Le scorciatoie dell’informazione
Non a caso anche papa Francesco, il 1o gennaio 2024, nel discorso in occasione della «Giornata della pace» dedicato proprio all'IA, ci ha ricordato «che dobbiamo impegnarci affinché l’Intelligenza Artificiale sia al servizio della pace nel mondo, non una minaccia, e riflettere sul suo impatto sul futuro della famiglia umana». E noi? Noi che facciamo informazione e comunicazione quali rischi corriamo? Cominciamo col dire che il primo nemico di chi fa il nostro lavoro non è l'IA. La crisi del settore è figlia di tante cose, a partire dal modo col quale il digitale da anni ha cambiato il nostro modo di comunicare e di informarci, ma è anche figlia di editori che pretendono di pagare sempre meno chi fa giornalismo e che spesso più che della qualità dei prodotti si preoccupano che costino poco. Anche noi giornalisti abbiamo le nostre colpe. A partire dal fatto che, ben prima dell'avvento di sistemi come ChatGPT, abbiamo imboccato la deriva del «copia e incolla». E così sempre più i comunicati stampa sono diventati articoli di giornale e i lanci delle agenzie di stampa, anche dopo brevi ritocchi, sono diventati servizi «esclusivi». Insomma, pur con mille ragioni (ci pagano poco, vogliono sempre di più in meno tempo e via di questo passo), abbiamo scelto la strada più facile, la scorciatoia.

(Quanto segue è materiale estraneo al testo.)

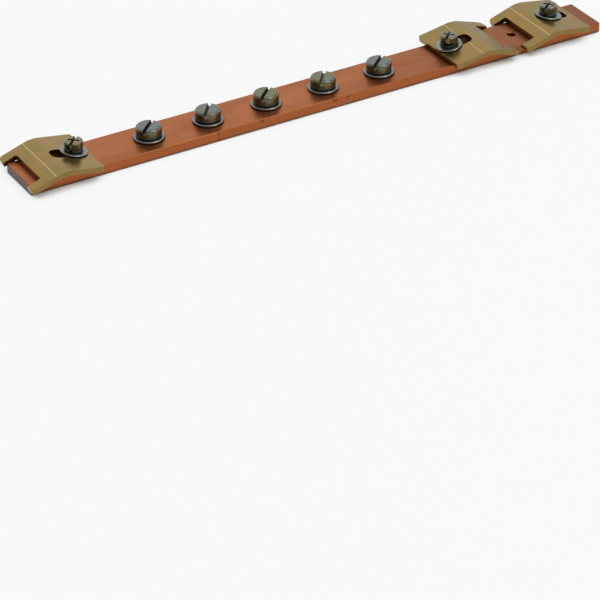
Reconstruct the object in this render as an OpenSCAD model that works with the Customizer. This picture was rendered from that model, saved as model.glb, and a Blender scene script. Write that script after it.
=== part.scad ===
// Earth terminal bar: a flat copper bar with a row of washer-faced terminal
// screws, three slotted saddle clamps and one spare tapped hole.
// Origin: middle of the bar's underside. X runs along the bar, Z is up.

/* [Bar] */
// Length of the copper bar
bar_len = 250; // [225:1:290]
// Width of the copper bar
bar_w = 20; // [18:0.5:24]
// Thickness of the copper bar
bar_t = 4; // [3:0.25:6]
// Radius of the bar's drawn edges
bar_edge_r = 0.4; // [0.1:0.05:0.8]

/* [Terminal screws] */
// First terminal screw, from the bar's left end
first_terminal = 53.6; // [50:0.1:58]
// From the last terminal to the middle clamp's screw end
last_terminal_gap = 27.1; // [20:0.1:40]
// Diameter of the round head
head_d = 9.9; // [9:0.1:11]
// Height of the round head
head_h = 3; // [2.8:0.1:3.9]
// Radius of the head's shoulder
head_shoulder_r = 1.2; // [0.4:0.1:1.6]
// Width of the head's slot
slot_w = 1.4; // [1:0.1:2]
// Depth of the head's slot
slot_depth = 1.5; // [0.8:0.1:1.9]
// Tapping diameter of the terminal holes
terminal_tap_d = 5; // [4:0.1:5.4]

/* [Terminal washers] */
// Outer diameter of the flat washer
washer_d = 12; // [11.4:0.1:14]
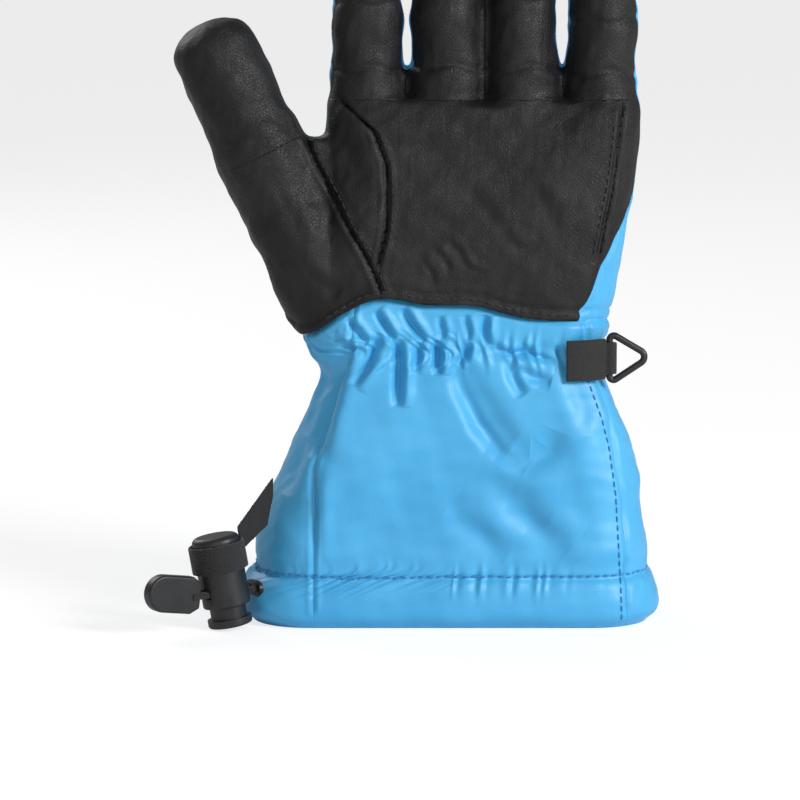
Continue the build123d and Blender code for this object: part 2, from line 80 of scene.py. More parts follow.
def smooth_track(heights, values):
    """Curve through values at heights, with slopes taken from their neighbours."""
    h, v = np.array(heights, float), np.array(values, float)
    slope = np.gradient(v, h)

    def at(z):
        z = np.clip(z, h[0], h[-1])
        i = np.clip(np.searchsorted(h, z) - 1, 0, len(h) - 2)
        span = h[i + 1] - h[i]
        t = (z - h[i]) / span
        return ((1 + 2 * t) * (1 - t) ** 2 * v[i] + t * (1 - t) ** 2 * span * slope[i]
                + t * t * (3 - 2 * t) * v[i + 1] + t * t * (t - 1) * span * slope[i + 1])
    return at


left_at, right_at = smooth_track(LEVELS, LEFT), smooth_track(LEVELS, RIGHT)
half_at, corner_at = smooth_track(LEVELS, HALF), smooth_track(LEVELS, CORNER)


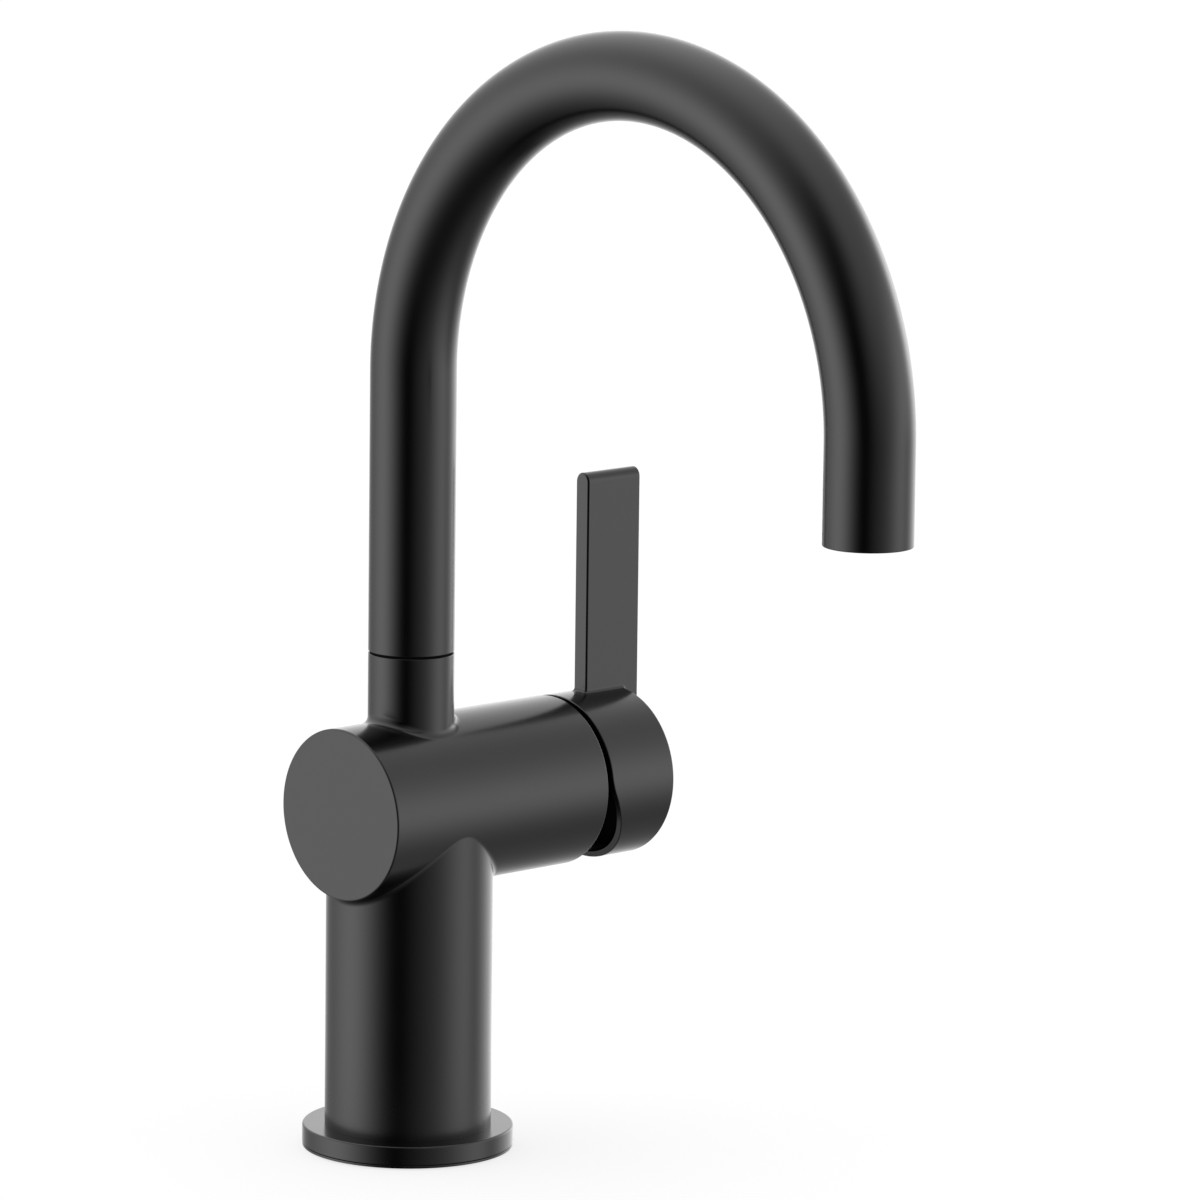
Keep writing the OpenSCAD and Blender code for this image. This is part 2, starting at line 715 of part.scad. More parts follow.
module aerator_housing() color([0.16, 0.16, 0.16]) at_outlet(aerator_foot) difference() {
    ring(aerator_d, aerator_bore - 2 * aerator_lip, aerator_l);
    translate([0, 0, aerator_lip]) cylinder(d = aerator_bore, h = aerator_l);
}

module aerator_screen() color("lightgray") at_outlet(screen_foot) difference() {
    cylinder(d = screen_d, h = screen_t);
    for (row = [-screen_rings : screen_rings], place = [-screen_rings : screen_rings])
        let (x = screen_pitch * (place + row / 2), y = screen_pitch * row * sin(60))
            if (norm([x, y]) < screen_d / 2 - screen_pitch / 2)
                translate([x, y, -over]) rotate([0, 0, 30])
                    cylinder(d = (screen_pitch - screen_bar) / cos(30), h = screen_t + 2 * over, $fn = 6);
}

module aerator_core() color("white") at_outlet(core_foot) difference() {
    cylinder(d = screen_d, h = aerator_top - core_foot);
    for (i = [0 : jet_count - 1])
        rotate([0, 0, 360 * i / jet_count])
            translate([jet_circle_d / 2, 0, -over])
                cylinder(d = jet_d, h = aerator_l);
}

module aerator_washer() color("black") at_outlet(aerator_top)
    ring(aerator_d, outlet_bore - 2 * outlet_shoulder - 2 * washer_lap, washer_top - aerator_top);

// Handle
// Side view of what the relief takes away under the hub, as [x, z]
relief_outline = concat(
    [for (i = [0 : round_steps])
        let (a = relief_angle * i / round_steps)
            [hub_x + relief_blend_r * (1 - cos(a)), relief_top + relief_tangent - relief_blend_r * sin(a)]],
    [
        [hub_x + (relief_top - hub_under) * tan(relief_angle), hub_under],
        [hub_x - over, hub_under],
        [hub_x - over, relief_top + relief_tangent]
    ]
);

// End view of the blade, as [y, z]: half-round at the top and at the hub's centre
blade_outline = concat(
    half_round([0, blade_top_h - blade_t / 2], blade_t / 2, 0),
    half_round([0, barrel_h], blade_t / 2, 180)
);

// The way in for the key of the handle screw, from below
module key_way(d, top) translate([screw_x, 0, hub_under])
    cylinder(d = d, h = top - hub_under);

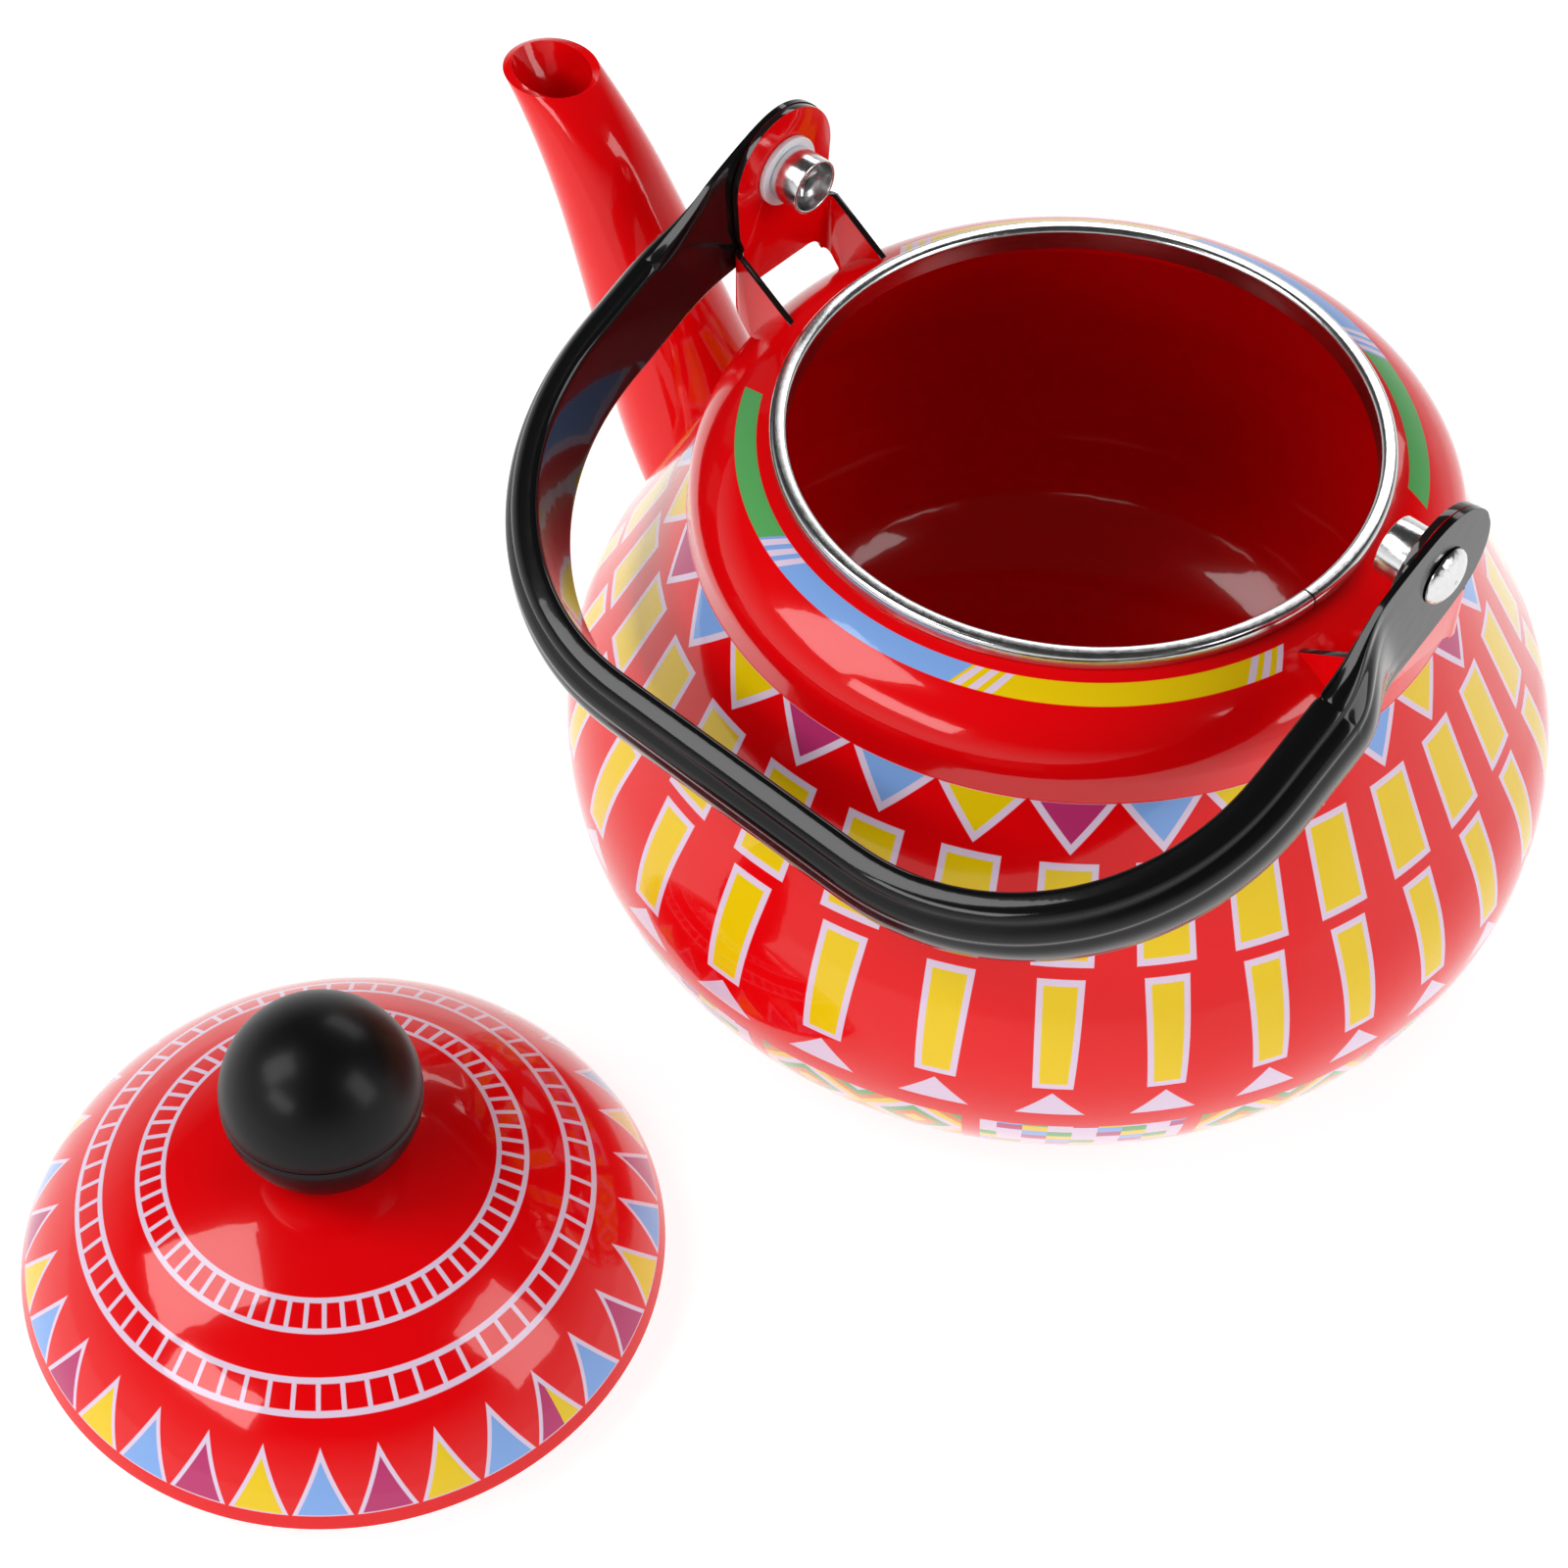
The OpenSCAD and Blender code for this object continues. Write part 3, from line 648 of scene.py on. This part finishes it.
bpy.ops.mesh.normals_make_consistent(inside=False)
bpy.ops.object.mode_set(mode="OBJECT")
twin = bail.modifiers.new("twin", "MIRROR")
twin.use_axis[0] = True
twin.merge_threshold = 1e-5
round_off = bail.modifiers.new("round", "SUBSURF")
round_off.levels = round_off.render_levels = 2
bpy.context.view_layer.objects.active = bail
for step in ("twin", "round"):
    bpy.ops.object.modifier_apply(modifier=step)
bail.rotation_euler = (-FOLD, 0, 0)
bail.location = (0, 0, PIVOT_Z * MM)
bpy.ops.object.select_all(action="DESELECT")
bail.select_set(True)
bpy.ops.object.transform_apply(location=True, rotation=True, scale=True)
bpy.ops.object.shade_smooth()
black_enamel = enamel("black_enamel", (0.0045, 0.0045, 0.005, 1))[0]
black_coat = black_enamel.node_tree.nodes["Principled BSDF"]
black_coat.inputs["Coat Weight"].default_value = 0.6
dress(bail, black_enamel, "bail", "black_enamel", "bail_handle")

# ---------------------------------------------------------------- lid
# Domed lid pressed from one sheet with a ring welded under its edge that drops into the mouth; red
# enamel printed with flags round the edge and two ladder bands.
LID = (31.6, 191.9)
lid_material, l, (_, _, lz, lr, lturn) = enamel("printed_enamel_lid", centre=LID)
flags = l("DIVIDE", l("SUBTRACT", lturn, 10.6), 11.25)
flag_no = l("ROUND", flags)
flag_aside = l("ABSOLUTE", l("SUBTRACT", flags, flag_no))
flag_hue_no = l("FLOORED_MODULO", flag_no, 3.0)
# Thirty-two flags stand point up on the lid's edge; a flag narrows evenly from its foot to its tip.
FLAG_FOOT, FLAG_TIP = 11.6, 24.0
flag_rise = l("DIVIDE", l("SUBTRACT", lz, FLAG_FOOT), FLAG_TIP - FLAG_FOOT)
flag_half = l("MULTIPLY", l("SUBTRACT", 1.0, flag_rise), 0.47)
flag_depth = l.product(l("SUBTRACT", flag_half, flag_aside), l("MULTIPLY", lr, 0.196), 0.93)
flag_in = l.least(flag_depth, l.between(lz, FLAG_FOOT, FLAG_TIP))
lid_hue = l.paint(l.paint(MAGENTA, YELLOW, l.is_near(flag_hue_no, 1.0)), BLUE, l.is_near(flag_hue_no, 2.0))
lid_colour = l.paint(RED, WHITE, l.inked(flag_in))
flag_fill = l.least(l("SUBTRACT", flag_depth, 0.9), l.between(lz, FLAG_FOOT + 0.2, FLAG_TIP))
lid_colour = l.paint(lid_colour, lid_hue, l.inked(flag_fill))
RUNG_TURN = 5.625
for inner, outer, shift, line in ((34.07, 40.46, 0.6, 1.0), (47.96, 54.06, -0.9, 1.05)):
    band = l.between(lr, inner - 0.1, outer + 0.1)
    along = l("FRACT", l("DIVIDE", l("SUBTRACT", lturn, shift + RUNG_TURN / 2), RUNG_TURN))
    rung = l("SUBTRACT", 0.5, l("ABSOLUTE", l("SUBTRACT", along, 0.5)))
    rung_mm = l("SUBTRACT", 0.48, l("MULTIPLY", l("SUBTRACT", 0.5, rung), l("MULTIPLY", lr, 0.0982)))
    rails = l("SUBTRACT", line, band)
    ladder = l.least(band, l("MAXIMUM", rung_mm, rails))
    lid_colour = l.paint(lid_colour, WHITE, l.inked(ladder))
finish_colour(lid_material, lid_colour)


def lid_curve(depth, n):
    a, c = 71 - depth, 53 - depth
    return bow(0, -6.06, a, c, 16.1, math.degrees(math.acos(13.5 / a)), n)


lid_outline = [(0, lid_curve(0, 8)[-1][1]), (0, lid_curve(1.3, 8)[-1][1])]
lid_outline += lid_curve(1.3, 40)[::-1] + [(67.35, 8.12), (67.9, 8.2)] + lid_curve(0, 40)
lid = turned("lid_dome", lid_outline[:-1] + [(13.2, lid_curve(0, 8)[-1][1] + 0.02)], at=LID)
dress(lid, lid_material, "lid", "red_enamel", "lid_shell")
plain_inside(lid, plain_red, (LID[0], LID[1], -30))
skirt = turned("lid_skirt_ring", [(67.3, 8.2), (67.3, 7.2), (61.8, 7.2), (60.9, 6.8), (60.6, 6.0), (60.6, 0.5),
                                  (60.3, 0.0), (59.8, 0.0), (59.5, 0.5), (59.5, 8.2)], at=LID)
dress(skirt, plain_red, "lid", "red_enamel", "lid_skirt")

# ---------------------------------------------------------------- knob
# Ball knob moulded in glossy black resin in two halves, the lower one drawn in to a foot on the lid,
# held by a screw with a washer from below.
SEAT = lid_curve(0, 8)[-1][1]
BALL = SEAT + 17.5
resin = enamel("black_resin", (0.003, 0.003, 0.0035, 1))[0]
gloss = resin.node_tree.nodes["Principled BSDF"]
gloss.inputs["Roughness"].default_value = 0.42
gloss.inputs["Coat Weight"].default_value = 0.2
gloss.inputs["Coat Roughness"].default_value = 0.22
knob_top = turned("knob_ball", [(0, BALL + 0.45), (19.9, BALL + 0.45), (20.45, BALL + 0.8)]
                  + bow(0, BALL, 20.6, 20.6, 5, 90, 36), steps=96, at=LID)
dress(knob_top, resin, "lid", "knob_plastic", "knob_dome")
knob_foot = turned("knob_foot", [(0, SEAT + 0.05), (12.3, SEAT + 0.05), (12.7, SEAT + 0.4), (13.2, SEAT + 1.4)]
                   + bow(0, BALL, 20.6, 20.6, -46, -2, 24) + [(20.3, BALL + 0.25), (0, BALL + 0.25)],
                   steps=96, at=LID)
dress(knob_foot, resin, "lid", "knob_plastic", "knob_cup")
zinc = steel("zinc_plate", 0.55, 0.3, scale=700)
for node in ("knob_screw", "knob_washer"):
    small = softened(node, node + "_plated", 0.2)
    dress(small, zinc, "lid", "screw_steel", node)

Il rischio del «testacoda»
Oggi, con sistemi come ChatGPT ci sono testate nel mondo che producono centinaia e centinaia di articoli al giorno. Ammesso e non concesso che ai lettori continuino a interessare articoli tutti uguali, sempre meno approfonditi, siamo davanti a quello che chiamo il «rischio testacoda». E cioè all'avvento di un sistema dove l'IA sceglie le notizie, le verifica da sola, le riscrive «umanizzandole», crea le immagini a corredo (inventate) e pubblica il tutto auto-validandolo come vero. Per uscire da questa specie di incubo abbiamo davanti soltanto una strada: essere ancora più seri e rigorosi nel nostro lavoro di giornalisti e comunicatori. E per essere seri dobbiamo innanzitutto partire dai nostri errori. Della deriva del «copia e incolla» abbiamo già accennato. Ma non è la sola. Pensate, per esempio, a quanto spesso ci diciamo che uno dei problemi dell'Intelligenza Artificiale generativa è che non conosciamo l’origine dei dati usati per scrivere, per esempio, una risposta o un testo. Peccato che nessun giornale indichi mai i processi lavorativi che hanno portato alla stesura di un articolo. Per esempio, se è stato copiato (come spesso accade) da una testata estera (che non viene mai citata), oppure se è nato da un lancio di agenzia (che non viene indicato e che magari non è stato nemmeno verificato) oppure se è frutto di un comunicato stampa. Io non so quanto l'IA cambierà le nostre vite, ma so che le sta già cambiando. E che davanti a noi abbiamo una partita fondamentale per l'uomo. Che riguarda tutti. Abbiamo bisogno di regole e di imparare a usare le tecnologie al servizio dell'uomo e non in maniera passiva. Tutti. Nessuno escluso.